● **Exercise**
Your task is to copy the stretch of lines in the records below that begins with the line containing "Write part 2" and ends with the line containing "SHADE_MOST = 0.9", exactly as written, with nothing added.

--- Start of Input for this task ---

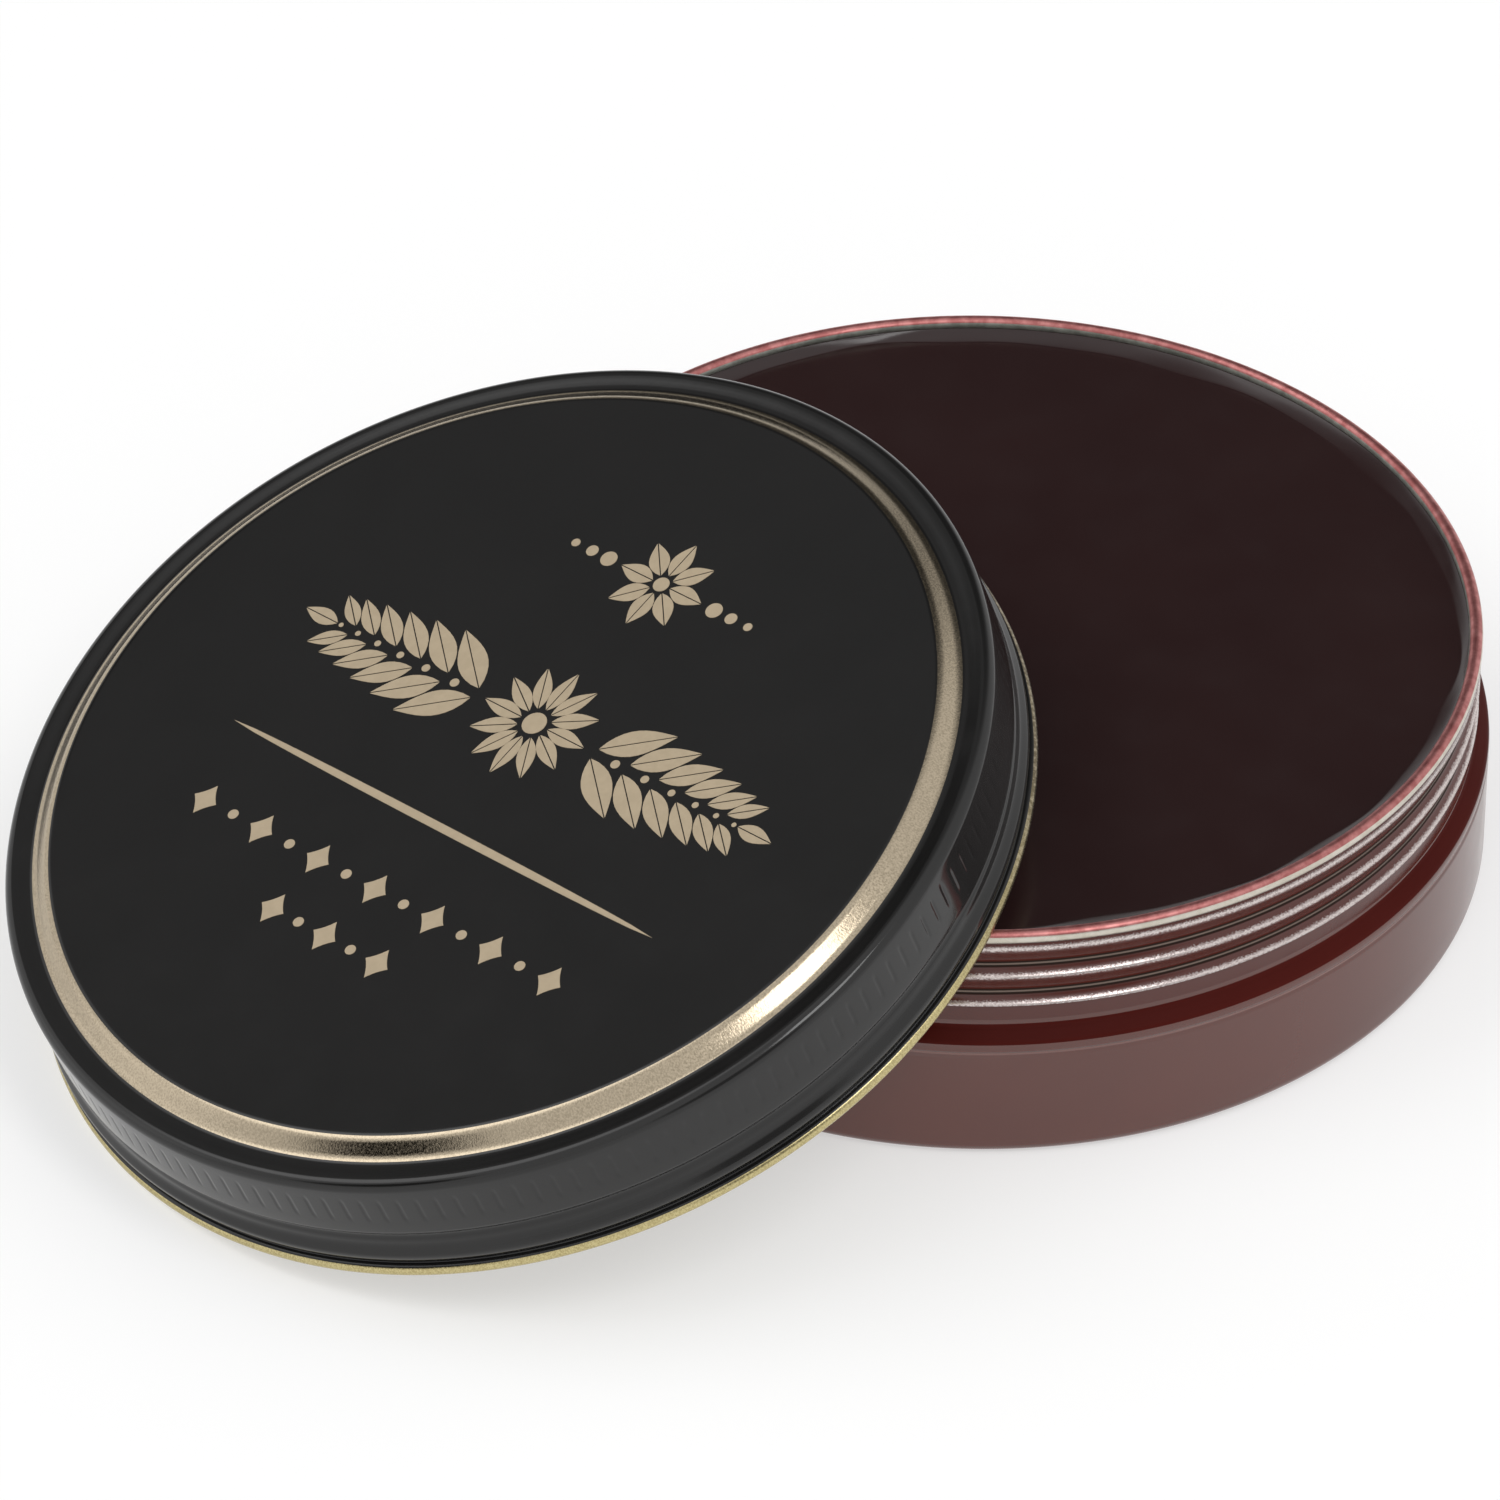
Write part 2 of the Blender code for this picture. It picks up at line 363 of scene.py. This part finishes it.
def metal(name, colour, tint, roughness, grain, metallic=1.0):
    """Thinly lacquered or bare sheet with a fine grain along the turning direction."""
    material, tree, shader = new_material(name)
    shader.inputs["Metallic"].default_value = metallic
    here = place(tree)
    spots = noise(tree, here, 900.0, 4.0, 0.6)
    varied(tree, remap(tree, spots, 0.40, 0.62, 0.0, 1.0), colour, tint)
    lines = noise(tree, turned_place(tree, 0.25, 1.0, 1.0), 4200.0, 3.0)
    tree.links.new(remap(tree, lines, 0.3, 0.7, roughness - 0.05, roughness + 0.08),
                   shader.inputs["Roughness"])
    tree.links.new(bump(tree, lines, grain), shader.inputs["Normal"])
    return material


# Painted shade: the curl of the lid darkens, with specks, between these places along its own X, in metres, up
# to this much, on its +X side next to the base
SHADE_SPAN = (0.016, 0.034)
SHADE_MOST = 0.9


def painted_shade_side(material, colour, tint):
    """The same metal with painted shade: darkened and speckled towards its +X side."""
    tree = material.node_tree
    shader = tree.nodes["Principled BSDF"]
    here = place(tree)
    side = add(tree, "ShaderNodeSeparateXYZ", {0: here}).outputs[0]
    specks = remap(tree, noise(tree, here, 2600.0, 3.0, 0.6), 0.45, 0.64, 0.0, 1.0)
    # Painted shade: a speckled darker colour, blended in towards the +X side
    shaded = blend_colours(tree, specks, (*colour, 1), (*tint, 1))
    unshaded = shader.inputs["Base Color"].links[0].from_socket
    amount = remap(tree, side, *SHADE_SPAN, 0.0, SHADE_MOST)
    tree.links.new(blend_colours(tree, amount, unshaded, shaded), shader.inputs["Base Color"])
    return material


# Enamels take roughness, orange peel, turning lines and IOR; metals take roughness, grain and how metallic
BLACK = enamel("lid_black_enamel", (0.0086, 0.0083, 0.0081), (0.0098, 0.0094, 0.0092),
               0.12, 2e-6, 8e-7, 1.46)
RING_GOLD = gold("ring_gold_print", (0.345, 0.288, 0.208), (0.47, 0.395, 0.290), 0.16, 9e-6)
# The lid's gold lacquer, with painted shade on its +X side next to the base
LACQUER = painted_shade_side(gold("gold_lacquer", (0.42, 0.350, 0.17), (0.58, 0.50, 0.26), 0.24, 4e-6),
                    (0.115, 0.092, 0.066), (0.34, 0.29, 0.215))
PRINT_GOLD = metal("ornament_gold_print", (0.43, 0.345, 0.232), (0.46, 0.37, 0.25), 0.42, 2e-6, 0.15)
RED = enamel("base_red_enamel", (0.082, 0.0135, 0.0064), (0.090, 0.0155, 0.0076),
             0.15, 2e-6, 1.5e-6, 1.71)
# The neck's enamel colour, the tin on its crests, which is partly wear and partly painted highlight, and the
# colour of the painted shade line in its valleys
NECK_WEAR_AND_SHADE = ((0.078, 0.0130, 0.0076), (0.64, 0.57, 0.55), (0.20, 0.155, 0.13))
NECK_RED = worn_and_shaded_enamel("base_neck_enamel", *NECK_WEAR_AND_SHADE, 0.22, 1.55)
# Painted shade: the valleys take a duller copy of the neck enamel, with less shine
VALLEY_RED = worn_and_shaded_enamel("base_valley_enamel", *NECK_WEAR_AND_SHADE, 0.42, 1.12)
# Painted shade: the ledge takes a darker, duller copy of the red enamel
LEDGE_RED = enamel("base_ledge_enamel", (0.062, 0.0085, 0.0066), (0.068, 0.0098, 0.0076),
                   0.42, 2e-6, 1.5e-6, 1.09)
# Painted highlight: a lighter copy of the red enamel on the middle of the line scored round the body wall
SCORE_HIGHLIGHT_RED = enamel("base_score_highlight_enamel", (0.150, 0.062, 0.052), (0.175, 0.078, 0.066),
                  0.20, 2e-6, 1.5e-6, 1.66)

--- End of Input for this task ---
--- Start of Input for this task ---

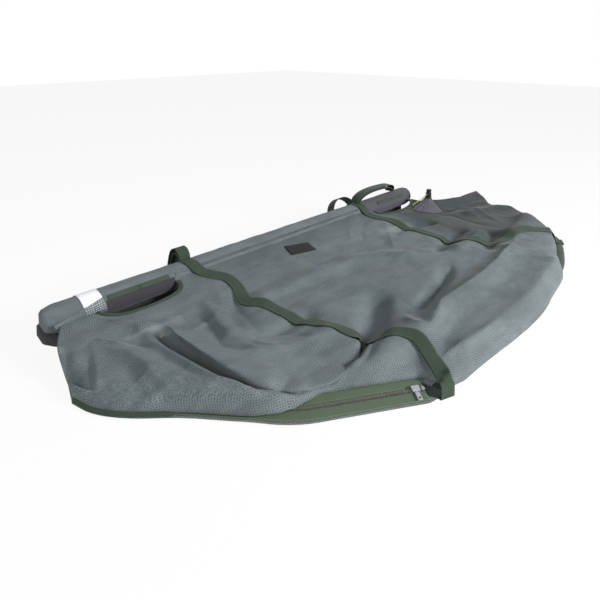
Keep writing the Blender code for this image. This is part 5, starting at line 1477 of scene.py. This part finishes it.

--- End of Input for this task ---

● **Exercise answer**
Write part 2 of the Blender code for this picture. It picks up at line 363 of scene.py. This part finishes it.
def metal(name, colour, tint, roughness, grain, metallic=1.0):
    """Thinly lacquered or bare sheet with a fine grain along the turning direction."""
    material, tree, shader = new_material(name)
    shader.inputs["Metallic"].default_value = metallic
    here = place(tree)
    spots = noise(tree, here, 900.0, 4.0, 0.6)
    varied(tree, remap(tree, spots, 0.40, 0.62, 0.0, 1.0), colour, tint)
    lines = noise(tree, turned_place(tree, 0.25, 1.0, 1.0), 4200.0, 3.0)
    tree.links.new(remap(tree, lines, 0.3, 0.7, roughness - 0.05, roughness + 0.08),
                   shader.inputs["Roughness"])
    tree.links.new(bump(tree, lines, grain), shader.inputs["Normal"])
    return material


# Painted shade: the curl of the lid darkens, with specks, between these places along its own X, in metres, up
# to this much, on its +X side next to the base
SHADE_SPAN = (0.016, 0.034)
SHADE_MOST = 0.9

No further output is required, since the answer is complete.